Schorsch earned a PhD in Public Policy Analysis in Urban Planning and Policy at UIC in 1992, and returned to UIC in 1994 to work at the UIC Center Urban Economic Development on the UIC Neighborhoods and NonProfits Network , which connected 50 organizations in Pilsen and the Near West Side to the university's computer resources and to a network of training and data.  Schorsch joined the UIC College of Urban Planning and Public Affairs (CUPPA) Dean's office in 1996. He served as acting dean from 1999 to 2000, and has served as Associate Dean since 1999. Schorsch from 2004 until 2007 worked as interim director of the Great Cities Urban Data Visualization Lab which he helped found in 1997.

 

Schorsch resides in Chicago with spouse Betsy, a nurse, childbirth educator, and lactation consultant, and their children. As of 2010 Albert and Betsy have three grandchildren.  For over 40 years, Schorsch volunteered with a number of Catholic and civic organizations. He worked with the homeless for 20 years through Friendship House, the Catholic interracial apostolate where he began work in 1976. Friendship House’s day shelter for the homeless closed in 2000 as Wicker Park’s Division Street gentrified.

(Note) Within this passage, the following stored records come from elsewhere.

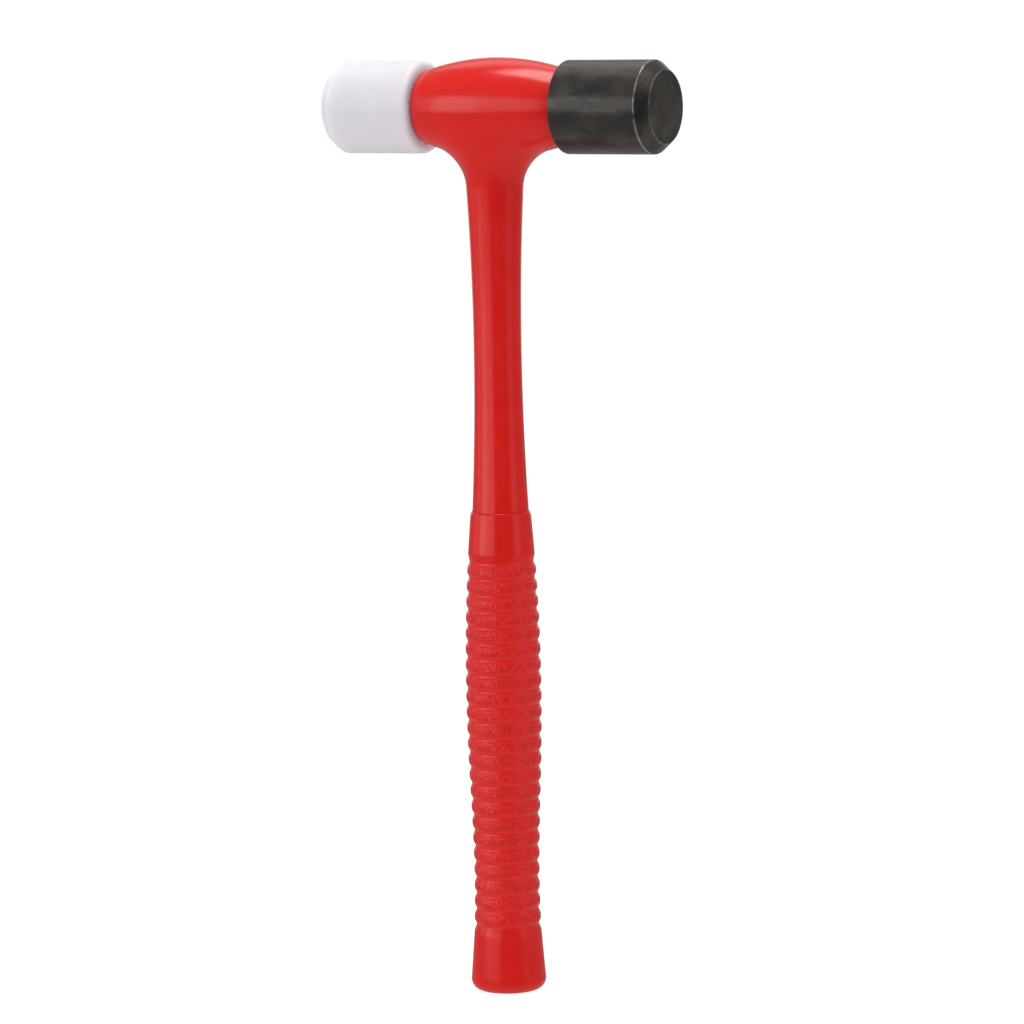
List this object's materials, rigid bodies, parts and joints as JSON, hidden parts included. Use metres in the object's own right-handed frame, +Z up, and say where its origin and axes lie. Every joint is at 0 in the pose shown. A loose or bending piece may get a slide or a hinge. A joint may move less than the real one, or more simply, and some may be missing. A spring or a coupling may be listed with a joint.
{
  "type": "dead blow mallet",
  "caption": "Double-faced dead blow mallet: shot-filled red head on a ribbed red handle, with a black steel and a white nylon screw-on face.",
  "frame": {"origin": "centre of the flat under the butt, on the handle's axis", "axes": "+Z up the handle to the head, +X towards the black steel face, +Y completes the right hand, across the head"},
  "size_m": [0.1201, 0.032, 0.304],
  "materials": {
    "red_plastic": "glossy moulded",
    "red_grip": "moulded, fine grained ribs",
    "white_nylon": "satin translucent nylon",
    "black_steel": "black oxide over turned steel",
    "plain_steel": "bright turned steel",
    "shot_steel": "polished shot"
  },
  "bodies": {
    "mallet_body": {"head_jacket": "red_plastic", "grip_sleeve": "red_grip", "core_rod": "plain_steel", "canister_tube": "plain_steel", "steel_end_plug": "plain_steel", "nylon_end_plug": "plain_steel"},
    "shot_charge": {"shot_ball_01": "shot_steel", "shot_ball_02": "shot_steel", "shot_ball_03": "shot_steel", "shot_ball_04": "shot_steel", "shot_ball_05": "shot_steel", "shot_ball_06": "shot_steel", "shot_ball_07": "shot_steel", "shot_ball_08": "shot_steel", "shot_ball_09": "shot_steel", "shot_ball_10": "shot_steel", "shot_ball_11": "shot_steel", "shot_ball_12": "shot_steel", "shot_ball_13": "shot_steel", "shot_ball_14": "shot_steel", "shot_ball_15": "shot_steel", "shot_ball_16": "shot_steel", "shot_ball_17": "shot_steel", "shot_ball_18": "shot_steel", "shot_ball_19": "shot_steel", "shot_ball_20": "shot_steel", "shot_ball_21": "shot_steel", "shot_ball_22": "shot_steel", "shot_ball_23": "shot_steel", "shot_ball_24": "shot_steel", "shot_ball_25": "shot_steel", "shot_ball_26": "shot_steel"},
    "steel_washer_carrier": {"steel_lock_washer": "plain_steel"},
    "steel_face_set": {"steel_face": "black_steel", "steel_threaded_stud": "plain_steel"},
    "nylon_washer_carrier": {"nylon_lock_washer": "plain_steel"},
    "nylon_face_set": {"nylon_face": "white_nylon", "nylon_threaded_stud": "plain_steel"}
  },
  "joints": [
    {"name": "shot_slide", "type": "slide", "parent": "mallet_body", "child": "shot_charge", "axis": [1, 0, 0], "range_m": [-0.0042, 0.0042]},
    {"name": "steel_face_travel", "type": "slide", "parent": "mallet_body", "child": "steel_washer_carrier", "axis": [1, 0, 0], "range_m": [0, 0.0105]},
    {"name": "steel_face_turn", "type": "hinge", "parent": "steel_washer_carrier", "child": "steel_face_set", "pos_m": [0.027, 0, 0.288], "axis": [1, 0, 0], "range_deg": [0, 2522]},
    {"name": "nylon_face_travel", "type": "slide", "parent": "mallet_body", "child": "nylon_washer_carrier", "axis": [-1, 0, 0], "range_m": [0, 0.0105]},
    {"name": "nylon_face_turn", "type": "hinge", "parent": "nylon_washer_carrier", "child": "nylon_face_set", "pos_m": [-0.024, 0, 0.288], "axis": [-1, 0, 0], "range_deg": [0, 2522]}
  ],
  "couplings": [
    {"joint": "steel_face_turn", "follows": "steel_face_travel", "rad_per_m": 4188.8},
    {"joint": "nylon_face_turn", "follows": "nylon_face_travel", "rad_per_m": 4188.8}
  ]
}
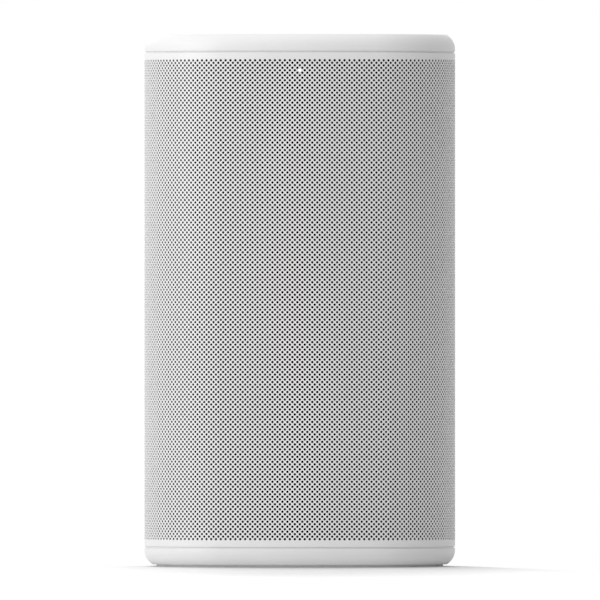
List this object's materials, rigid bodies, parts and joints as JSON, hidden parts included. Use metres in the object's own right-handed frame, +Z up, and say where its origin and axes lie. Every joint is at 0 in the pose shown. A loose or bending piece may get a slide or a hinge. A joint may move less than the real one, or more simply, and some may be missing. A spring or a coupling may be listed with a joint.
{
  "type": "smart speaker",
  "caption": "Portable upright smart speaker with an oval plan: perforated sleeve grille between two smooth caps, push keys on top and a small control panel at the rear",
  "frame": {"origin": "centre of the footprint on the surface that the speaker stands on", "axes": "+Z up, the front with the status light faces -Y, +X is to the right seen from the front"},
  "size_m": [0.1124, 0.0768, 0.1923],
  "materials": {
    "white_shell": "fine matt moulded, off-white",
    "grille_white": "matt off-white, closely perforated",
    "white_keys": "matt off-white, small raised or printed sign",
    "light_guide": "clear milky light guide",
    "black_cloth": "black open-weave acoustic cloth",
    "soft_foot": "soft grey elastomer",
    "panel_grey": "matt moulded panel",
    "dark_plastic": "black moulded, glass filled",
    "grey_plastic": "dark grey moulded",
    "black_rubber": "soft black rubber",
    "seal_foam": "closed-cell gasket",
    "board": "dark green solder mask",
    "steel": "zinc-plated pressed steel",
    "ferrite": "sintered ferrite",
    "aluminium": "bare sheet",
    "copper": "enamelled copper winding",
    "cell_wrap": "shrink sleeve over a metal can",
    "paper_cone": "coated paper cone",
    "silk": "coated silk dome",
    "spider_cloth": "resin-dipped cotton",
    "socket_metal": "drawn steel shell"
  },
  "bodies": {
    "speaker_body": {"acoustic_cloth": "black_cloth", "antennas": "copper", "base_cap": "white_shell", "base_frame": "dark_plastic", "base_screws": "steel", "battery_case": "grey_plastic", "battery_cells": "cell_wrap", "cabinet_seal": "seal_foam", "charging_coil": "copper", "charging_shield": "ferrite", "control_board": "board", "foot_ring": "soft_foot", "front_cabinet": "dark_plastic", "grille": "grille_white", "heat_spreader": "aluminium", "key_switches": "grey_plastic", "left_radiator_frame": "dark_plastic", "left_radiator_surround": "black_rubber", "left_tweeter_horn": "dark_plastic", "left_tweeter_motor": "steel", "main_board": "board", "microphones": "steel", "panel_seal": "seal_foam", "rear_cabinet": "dark_plastic", "rear_panel": "panel_grey", "rear_screws": "steel", "rear_switches": "grey_plastic", "right_radiator_frame": "dark_plastic", "right_radiator_surround": "black_rubber", "right_tweeter_horn": "dark_plastic", "right_tweeter_motor": "steel", "shield_cans": "steel", "status_lamp": "light_guide", "status_light_guide": "light_guide", "top_cap": "white_shell", "top_frame": "grey_plastic", "top_screws": "steel", "top_seal": "seal_foam", "usb_socket": "socket_metal", "woofer_frame": "steel", "woofer_magnet": "ferrite", "woofer_screws": "steel", "woofer_spider": "spider_cloth", "woofer_surround": "black_rubber", "woofer_top_plate": "steel", "woofer_yoke": "steel"},
    "voice_key_body": {"voice_key": "white_keys"},
    "minus_key_body": {"minus_key": "white_keys"},
    "play_key_body": {"play_key": "white_keys"},
    "plus_key_body": {"plus_key": "white_keys"},
    "power_key_body": {"power_key": "panel_grey"},
    "bluetooth_key_body": {"bluetooth_key": "panel_grey"},
    "microphone_switch_body": {"microphone_switch": "panel_grey"},
    "woofer_diaphragm": {"woofer_cone": "paper_cone", "woofer_dust_cap": "paper_cone", "woofer_voice_coil": "copper"},
    "left_radiator": {"left_radiator_plate": "aluminium"},
    "right_radiator": {"right_radiator_plate": "aluminium"},
    "left_tweeter": {"left_tweeter_dome": "silk"},
    "right_tweeter": {"right_tweeter_dome": "silk"}
  },
  "joints": [
    {"name": "voice_key_press", "type": "slide", "parent": "speaker_body", "child": "voice_key_body", "axis": [0, 0, -1], "range_m": [0, 0.0006], "stiffness_N_per_m": 1500},
    {"name": "minus_key_press", "type": "slide", "parent": "speaker_body", "child": "minus_key_body", "axis": [0, 0, -1], "range_m": [0, 0.0006], "stiffness_N_per_m": 1500},
    {"name": "play_key_press", "type": "slide", "parent": "speaker_body", "child": "play_key_body", "axis": [0, 0, -1], "range_m": [0, 0.0006], "stiffness_N_per_m": 1500},
    {"name": "plus_key_press", "type": "slide", "parent": "speaker_body", "child": "plus_key_body", "axis": [0, 0, -1], "range_m": [0, 0.0006], "stiffness_N_per_m": 1500},
    {"name": "power_key_press", "type": "slide", "parent": "speaker_body", "child": "power_key_body", "axis": [0, -1, 0], "range_m": [0, 0.0005], "stiffness_N_per_m": 1500},
    {"name": "bluetooth_key_press", "type": "slide", "parent": "speaker_body", "child": "bluetooth_key_body", "axis": [0, -1, 0], "range_m": [0, 0.0005], "stiffness_N_per_m": 1500},
    {"name": "microphone_switch_slide", "type": "slide", "parent": "speaker_body", "child": "microphone_switch_body", "axis": [0, 0, -1], "range_m": [0, 0.003]},
    {"name": "woofer_stroke", "type": "slide", "parent": "speaker_body", "child": "woofer_diaphragm", "axis": [0, -1, 0], "range_m": [-0.003, 0.003], "stiffness_N_per_m": 1800, "deforming": ["woofer_surround", "woofer_spider"]},
    {"name": "right_radiator_stroke", "type": "slide", "parent": "speaker_body", "child": "right_radiator", "axis": [1, 0, 0], "range_m": [-0.004, 0.004], "stiffness_N_per_m": 900, "deforming": ["right_radiator_surround"]},
    {"name": "left_radiator_stroke", "type": "slide", "parent": "speaker_body", "child": "left_radiator", "axis": [-1, 0, 0], "range_m": [-0.004, 0.004], "stiffness_N_per_m": 900, "deforming": ["left_radiator_surround"]},
    {"name": "right_tweeter_stroke", "type": "slide", "parent": "speaker_body", "child": "right_tweeter", "axis": [0.5736, -0.8192, 0], "range_m": [-0.0003, 0.0003], "stiffness_N_per_m": 2500},
    {"name": "left_tweeter_stroke", "type": "slide", "parent": "speaker_body", "child": "left_tweeter", "axis": [-0.5736, -0.8192, 0], "range_m": [-0.0003, 0.0003], "stiffness_N_per_m": 2500}
  ],
  "couplings": [
    {"joint": "left_radiator_stroke", "follows": "right_radiator_stroke", "ratio": 1}
  ]
}
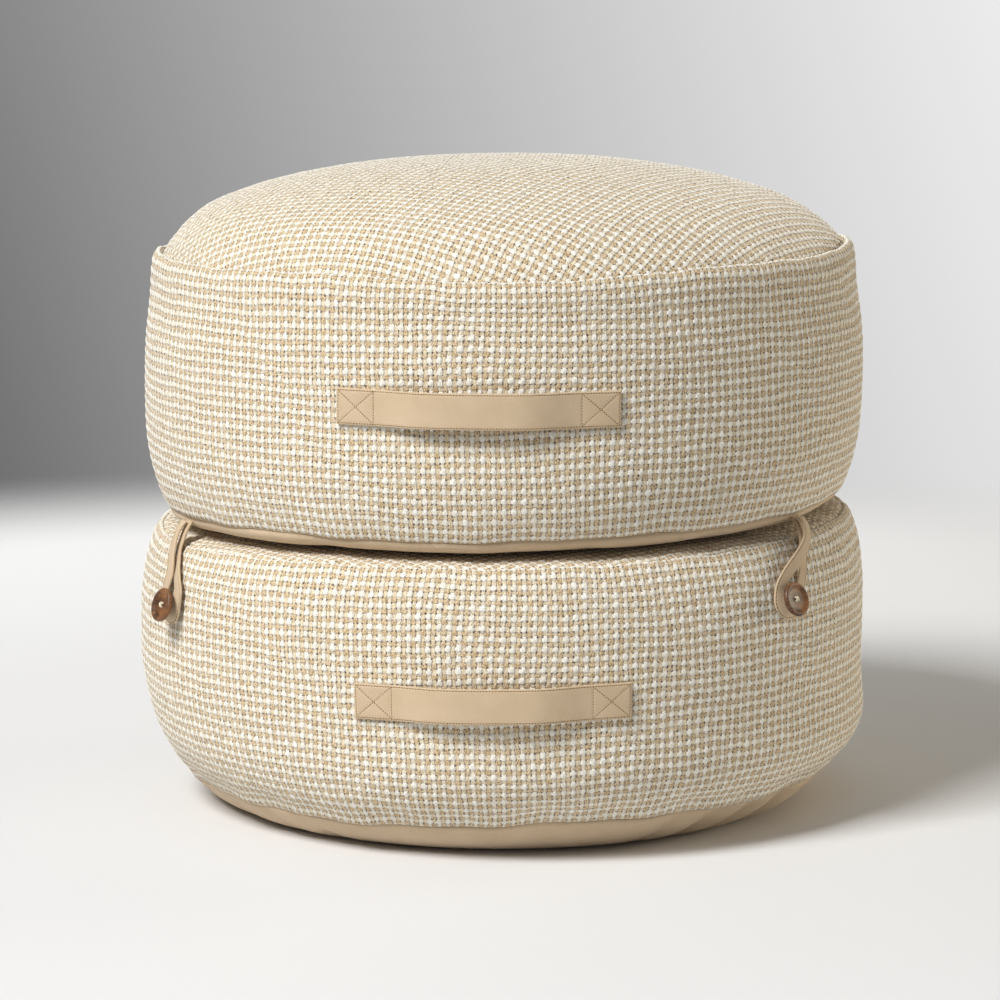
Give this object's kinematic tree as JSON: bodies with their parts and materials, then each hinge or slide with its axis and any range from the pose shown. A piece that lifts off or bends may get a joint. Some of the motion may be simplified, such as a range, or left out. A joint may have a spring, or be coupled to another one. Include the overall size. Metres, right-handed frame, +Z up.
{
  "type": "stacked pouf",
  "caption": "Round floor pouf made of stacked woven cushions with strap handles, joined by cloth loops over wooden buttons.",
  "frame": {"origin": "centre of the flat patch of the lower base panel that rests on the floor", "axes": "+Z up through the stack, -Y the front, where both strap handles are"},
  "size_m": [0.5107, 0.5329, 0.4487],
  "materials": {
    "woven_cloth": "coarse basket weave of ivory and beige cotton yarns",
    "tan_canvas": "plain tan cotton canvas",
    "button_wood": "dark brown coconut shell, satin",
    "button_thread": "cream cotton thread"
  },
  "bodies": {
    "root": {"lower_cushion": "woven_cloth", "upper_cushion": "woven_cloth", "lower_top_panel": "woven_cloth", "upper_top_panel": "woven_cloth", "lower_base_panel": "tan_canvas", "upper_base_panel": "tan_canvas", "lower_handle": "tan_canvas", "upper_handle": "tan_canvas", "loop_left": "tan_canvas", "loop_right": "tan_canvas", "loop_back": "tan_canvas", "button_left": "button_wood", "button_right": "button_wood", "button_back": "button_wood", "thread_left": "button_thread", "thread_right": "button_thread", "thread_back": "button_thread"}
  },
  "joints": []
}
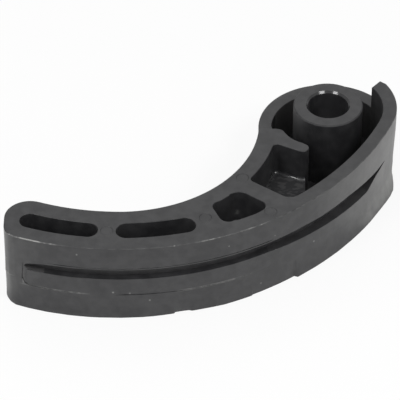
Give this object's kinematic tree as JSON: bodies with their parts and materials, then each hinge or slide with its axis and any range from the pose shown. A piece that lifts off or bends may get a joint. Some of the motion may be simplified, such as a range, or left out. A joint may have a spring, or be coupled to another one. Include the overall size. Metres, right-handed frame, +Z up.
{
  "type": "timing chain tensioner rail",
  "caption": "Curved one-piece moulded rail that swings on a pivot bolt and presses its grooved outer face against a timing chain, with ribs and pockets inside.",
  "frame": {"origin": "on the pivot axis, in the plane of the underside", "axes": "the rail lies flat on its underside, as in the picture; +Z up along the pivot axis; the far end of the arm points along -X; the running face bulges along -Y"},
  "size_m": [0.0996, 0.0736, 0.0229],
  "materials": {
    "rail_plastic": "as moulded glass-filled nylon, black, satin, with faint flow marks and small scuffs"
  },
  "bodies": {
    "root": {"tensioner_rail": "rail_plastic"}
  },
  "joints": []
}
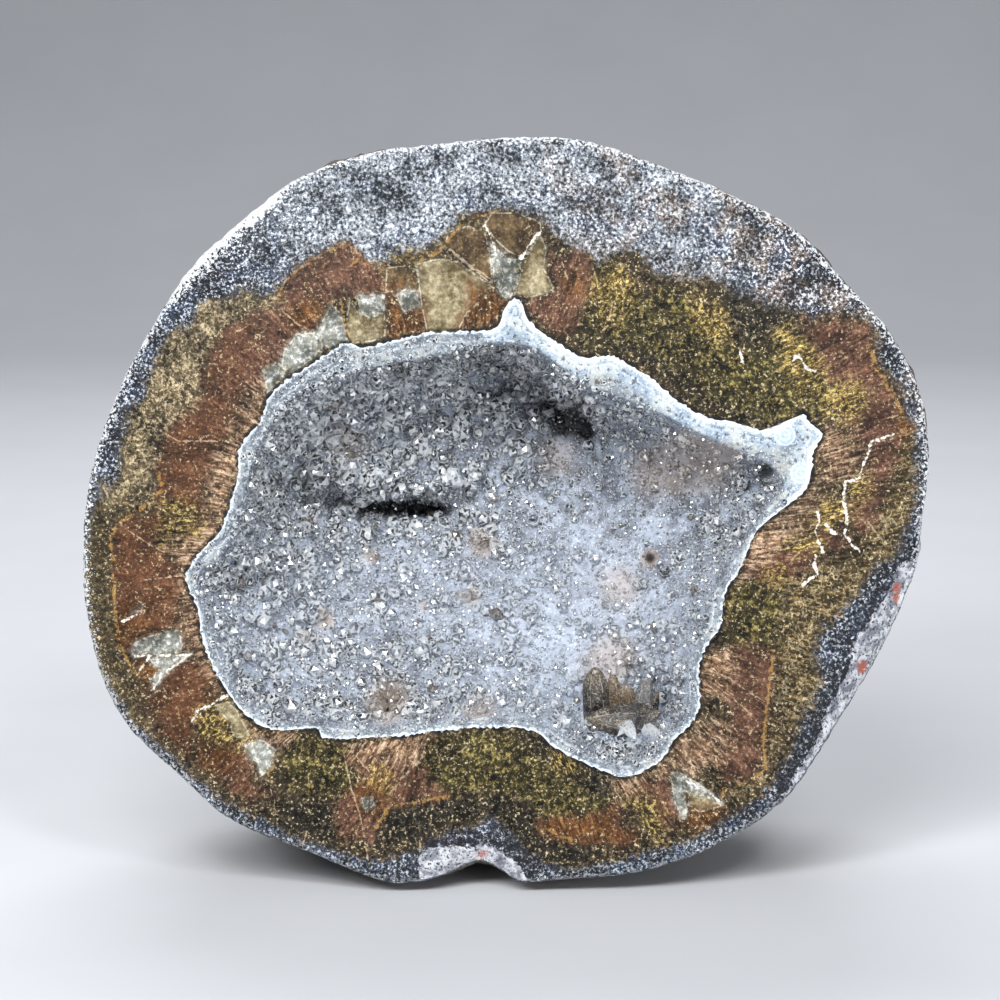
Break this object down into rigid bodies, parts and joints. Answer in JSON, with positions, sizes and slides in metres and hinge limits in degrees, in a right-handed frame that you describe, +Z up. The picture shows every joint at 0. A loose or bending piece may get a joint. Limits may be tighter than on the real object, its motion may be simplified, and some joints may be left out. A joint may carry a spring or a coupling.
{
  "type": "geode half",
  "caption": "Half of a cut geode standing on its rounded edge, with a crystal-lined hollow in its polished face; a display specimen.",
  "frame": {"origin": "middle of the footprint of the whole stone, on the surface it stands on", "axes": "+X to the right across the cut face, +Y back into the stone away from the cut face, +Z up"},
  "size_m": [0.12, 0.062, 0.1058],
  "materials": {
    "rock": "polished brown and olive agate on the cut face, frosted grey rind round it, rough natural back",
    "crystal_crust": "sparkling bluish white quartz crystals",
    "smoky_crystals": "dark glossy smoky quartz"
  },
  "bodies": {
    "root": {"rock": "rock", "crystal_crust": "crystal_crust", "smoky_crystals": "smoky_crystals"}
  },
  "joints": []
}
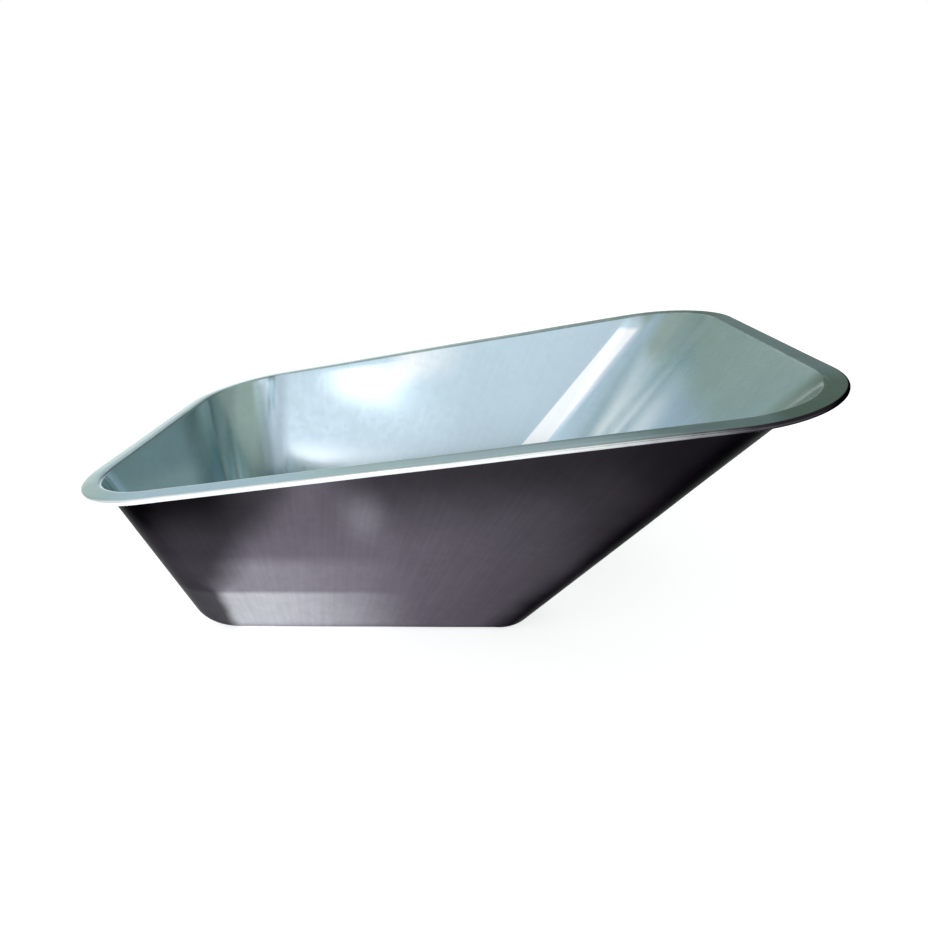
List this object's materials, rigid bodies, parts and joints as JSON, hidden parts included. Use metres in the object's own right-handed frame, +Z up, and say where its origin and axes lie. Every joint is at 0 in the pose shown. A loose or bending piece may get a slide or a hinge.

Through Friendship House, Schorsch met and/or studied the lives of women Catholic activists Dorothy Day, Catherine de Hueck Doherty, Patty Crowley, Betty Schneider, Ann Harrigan Makletzoff, Nina Polcyn Moore, Mary Jerdo Keating, Geraldine Adams, and their mentors such as Peter Maurin, the Revs. Reynold Hillenbrand, Paul Hanly Furfey, Jo hn Hugo, John J. Egan and Daniel Cantwell as recounted in his article, "'Uncommon Women and Others': memoirs and lessons from radical Catholics at Friendship House." U.S. Catholic Historian, 9(4):371- 386, Fall, 1990. While at Niles College Seminary in 1992-4, Schorsch directed the Reynold Hillenbrand Institute, and organized the Gang Ministry Research Project, which brought East LA gang priest Gregory Boyle, SJ to Chicago for a number of discussions with local ministries.  Schorsch presently chairs the Board of Specified Jurisdiction for the Academy of St. Priscilla at Divine Savior, an a Primary Center of Excellence serving children 3-8 years old in Norridge, IL.

 

Quote: "My career has been a bit like the character Bert in the Disney film Mary Poppins. I appear one day as a one-man band, and the next as a chimney sweep. My job is to bring out the magic in others."